Wu (pictured left) highlights the course Food, Cultures, and Translation as an example. It asks students to explore ways that culture and trade intersect in Canada and China.

One of the course's major projects involves an oral presentation and written assignment focused on agricultural products that are imported/exported between the two countries. Students research topics like where the product is from, its trade value, and which companies are importing and exporting the item.

“We also get students to explore ways trade could be improved or if the product can be marketed better. These practical skills come in handy when students start looking for jobs,” says Wu.

Being a bridge between cultures is something that recent graduate Yingxue Li relishes. When she first arrived in Canada, she faced some challenges in adapting to life and academics, but things started to slowly change after she enrolled in her first ECT course.

“As a newcomer you may be shy about talking to others because you have an accent, but when you dive into translation you really gain confidence in your writing and speaking skills,” says Li, who majored in city studies.

“My classmates soon started asking me to explain English terms to them, which was great because I was able to start helping others,” adds Li, who helped manage and design procedures for translating The Varsity into Chinese. 

Jingshao Yao, a third-year linguistics major with minors in English and ECT, appreciates how the program trains students to speak, write and think bilingually.

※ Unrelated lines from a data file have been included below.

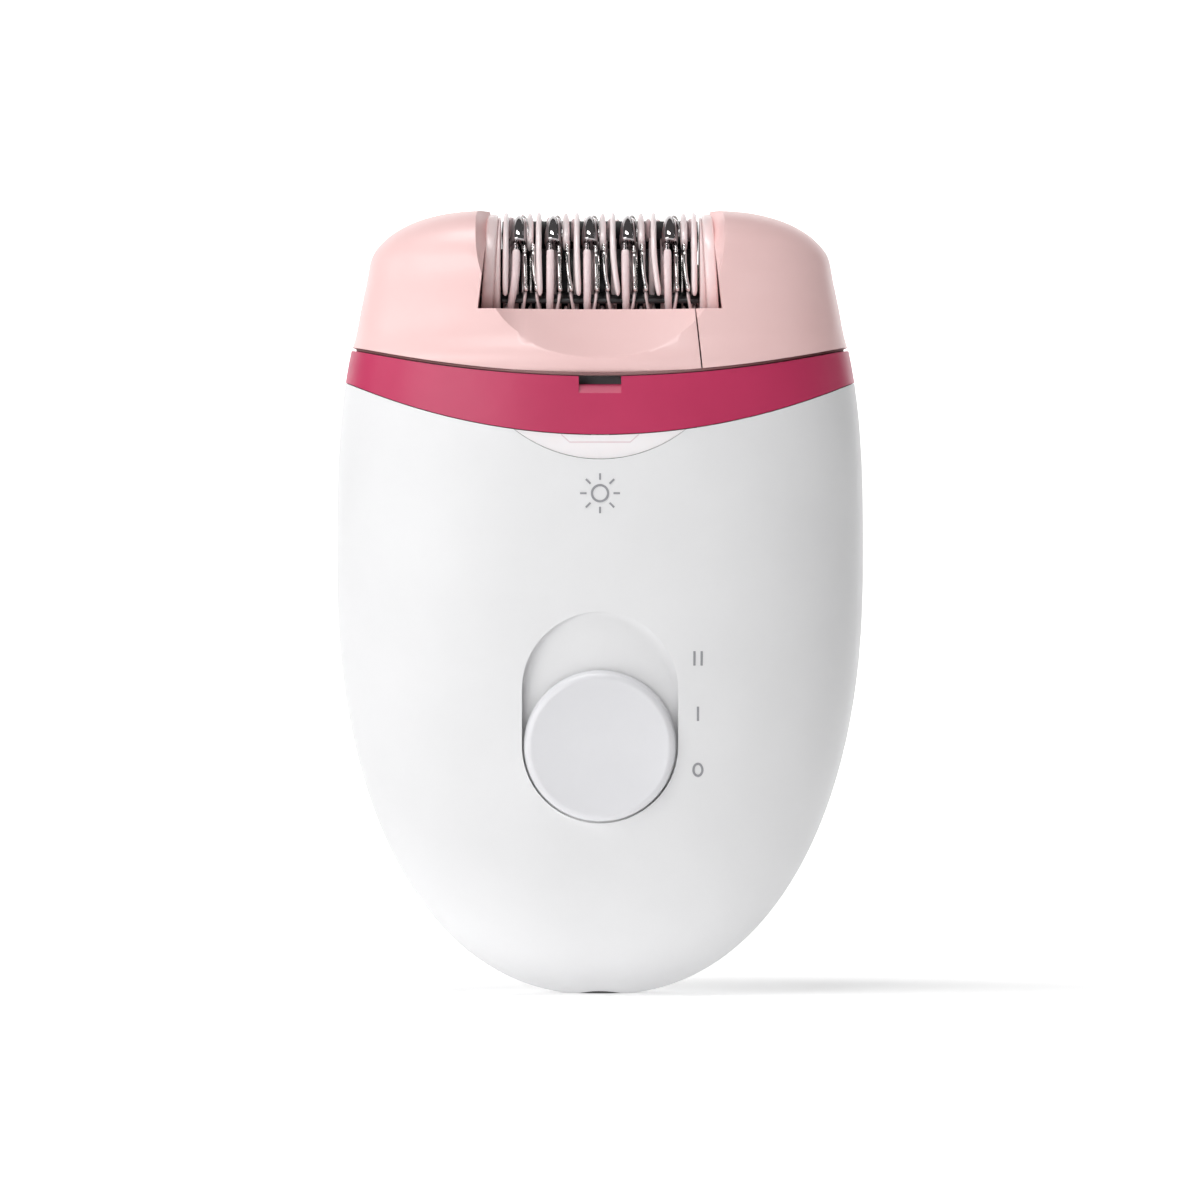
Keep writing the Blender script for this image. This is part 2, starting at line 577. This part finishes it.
# ---------------------------------------------------------------- floor and backdrop
# metres
STAGE_HALF = 3.0
FLOOR_FRONT, BEND_Y, BEND_R, TOP_Z = -2.0, 1.7, 0.8, 2.6
BEND_STEPS = 16
FLOOR_DROP = 0.00002        # keeps the floor just clear of the part's flat
GLOW_Y, GLOW = (-0.05, 0.35), (0.26, 0.75)


def sweep_stage():
    """White floor that curves up into a backdrop."""
    profile = [(FLOOR_FRONT, 0.0), (BEND_Y, 0.0)]
    for i in range(1, BEND_STEPS + 1):
        a = math.pi / 2 * i / BEND_STEPS
        profile.append((BEND_Y + BEND_R * math.sin(a), BEND_R - BEND_R * math.cos(a)))
    profile.append((BEND_Y + BEND_R, TOP_Z))
    mesh = bpy.data.meshes.new("stage")
    bm = bmesh.new()
    rows = [[bm.verts.new((x, y, z - FLOOR_DROP)) for x in (-STAGE_HALF, STAGE_HALF)] for y, z in profile]
    for a, b in zip(rows, rows[1:]):
        bm.faces.new((a[0], a[1], b[1], b[0]))
    bm.to_mesh(mesh)
    bm.free()
    for face in mesh.polygons:
        face.use_smooth = True
    stage = bpy.data.objects.new("stage", mesh)
    bpy.context.scene.collection.objects.link(stage)
    mat = moulded("backdrop", srgb(250, 250, 250), srgb(253, 253, 253), (0.8, 0.9), grain=40.0, mottle=3.0)
    shader = mat.node_tree.nodes["Principled BSDF"]
    shader.inputs["Emission Color"].default_value = (1, 1, 1, 1)
    tree = mat.node_tree
    coord = tree.nodes.new("ShaderNodeTexCoord")
    split = tree.nodes.new("ShaderNodeSeparateXYZ")
    far = tree.nodes.new("ShaderNodeMapRange")
    far.interpolation_type = "SMOOTHSTEP"
    far.inputs["From Min"].default_value, far.inputs["From Max"].default_value = GLOW_Y
    far.inputs["To Min"].default_value, far.inputs["To Max"].default_value = GLOW
    tree.links.new(coord.outputs["Object"], split.inputs["Vector"])
    tree.links.new(split.outputs["Y"], far.inputs["Value"])
    tree.links.new(far.outputs["Result"], shader.inputs["Emission Strength"])
    mesh.materials.append(mat)


sweep_stage()
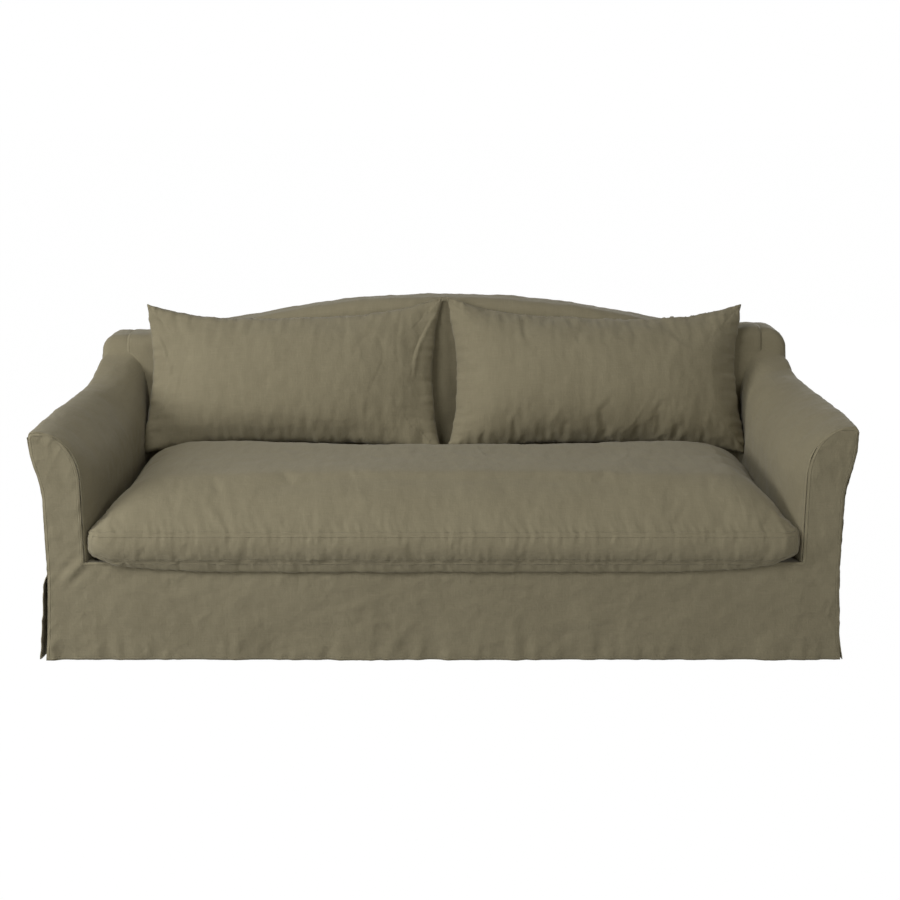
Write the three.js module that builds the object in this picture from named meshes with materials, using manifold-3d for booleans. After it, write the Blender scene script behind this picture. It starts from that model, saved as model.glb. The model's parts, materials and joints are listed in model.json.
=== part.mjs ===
// A camelback sofa in a loose linen cover: one long seat cushion, two back pillows,
// sloping arms that sweep up into a back with a humped top, and a skirt to the floor.
// Lengths are millimetres. X runs along the sofa, Y from its front to its back, Z up.
import * as THREE from 'three';
import { mergeVertices } from 'three/addons/utils/BufferGeometryUtils.js';
import Module from 'manifold-3d';

const wasm = await Module();
wasm.setup();

// Driving sizes of the whole sofa
const bodyWidth = 2166; // across the outside arms at seat height
const depth = 930; // from the front panel to the outside back
const deckHeight = 290; // the cloth that the seat cushion lies on
const armHeight = 655; // the level stretch of the arm's top
const armSweepRise = 105; // how far the arm's top climbs to meet the shoulder
const shoulderStep = 23; // how far the back's ends stand over the arms' ends
const camelRise = 107; // the hump above the shoulders
const hemClearance = 6; // the skirt's hem above the floor

// Cloth, padding and clearances
const clothThickness = 3;
const gap = 0.3; // between pieces that touch
const sideBatting = 5;
const frontBatting = 8;
const armTopPad = 30;
const backTopPad = 30;
const deckPad = 18;
const overrun = 60; // how far a cutting solid runs past what it cuts
const mergeDistance = 0.0001; // points nearer than this are one

// The arm's section
const armThickness = 103; // at the front, from the inner seam to the outside
const armSwell = 46; // how much thicker the padding is behind the front seam
const swellLength = 300; // the length over which it swells
const outerFlare = 27; // how far the outside leans out at the top
const outerFlareHeight = 150;
const innerFlare = 25;
const innerFlareHeight = 120;
const flareTopDrop = 36; // the flare is complete this far below the top
const facingRollWidth = 53; // how far in the inner top edge is rounded, where the facing is sewn on
const facingRollHeight = 110; // and how far down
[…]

“The program really facilitates how to appreciate different perspectives,” says Yao, who is the event executive for the ECTSA, which is the program’s student club.

Yao, who first started volunteering as a translator at her local American school in China, says there are countless examples when being able to provide context is crucial. She refers to shizitou (), a traditional pork meatball dish from eastern China, which literally translates to ‘lion’s head’ in English.

“There are so many examples when a literal translation doesn’t make sense – or may seem really unappetizing,” she says.

Xia adds songshu yu (松鼠鱼), a deep-fried fish dish with sweet and sour sauce, to that list. The literal translation of the dish is ‘squirrel fish’ in English. “This also makes no sense because there’s no such thing as a squirrel fish … and we don’t cook squirrels,” he says.

He points to the North American term ‘millennials’ as another example of something culturally specific. In China, generations are mostly categorized by decade, he explains, and there is meaning infused in the definition of a millennial that also doesn’t exist in China.

It’s a big reason he believes artificial intelligence still has a long way to go in being able to competently translate two very different languages with regionally specific nuances.

“I think AI will be able to do some basic translations in the near future, but human communication is so much more than a simple conversation,” says Wu, who gets students to keep up on contemporary topics and terms in the news to help their translation skills.

“Some languages like French and English will get there a lot sooner, but Chinese to English still has a long way to go because they are so different. Different words can mean different things given the context, and arriving at a good translation can be incredibly complex.”